The multiplayer is a write-off in my mind. The game is set up so that everything can hurt everything. This includes enemies hurting each other, and players hurting each other. Normally, I don’t mind this sort of setup. The problems arise in two areas. The first being that the screen gets far too chaotic with the number of enemies on screen along with four players. It becomes impossible to attack without inadvertently hitting each other. The second problem is the high number of area attacks that all of the characters do. Some items even cause area attacks whenever a character gets knocked down. This can cause a huge chain reaction of players hurting each other accidentally. Friendly fire simply doesn’t work for this sort of setup.
I just said a lot of bad things about this game, therefore, I will follow up with its very best aspect. It’s not actually an aspect, it’s one level: The Asylum. This level completely throws a curve ball at the player. Without changing any of the player based mechanics, it alters the game completely, however briefly, into a survival horror. This level scared the shit out of me.
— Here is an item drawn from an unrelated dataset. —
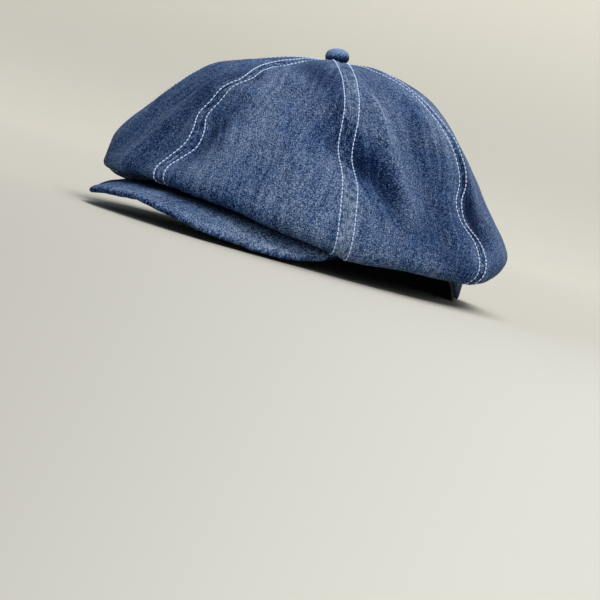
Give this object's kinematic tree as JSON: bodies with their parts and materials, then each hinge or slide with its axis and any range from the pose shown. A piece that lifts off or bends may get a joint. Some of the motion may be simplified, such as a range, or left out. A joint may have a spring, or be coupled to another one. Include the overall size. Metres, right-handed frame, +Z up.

Some of the things from this level will stay in my nightmares forever. If Ska Studios were to read my review and take one thing away from it, I hope they would take The Asylum’s style, and make a game. If you play Charlie Murder and want to have a really fun but scary experience, go into The Asylum with as little upgrading as possible. That shit is terrifying.
Charlie Murder seemed like a cool idea with some fun combat gameplay. However, by the end it seems like many aspects get abandoned and actual replay value is replaced with a difficulty curve that forces players to replay levels with no storyline reason. The plot is decent but also hammers on the same point rather repeatedly. While the visual style is cool it is not enough to carry the game.
The cool design and fun mayhem of Charlie Murder clashed with the terrible platforming, repetitive combat, and 90 degree difficulty curve to a disappointing end.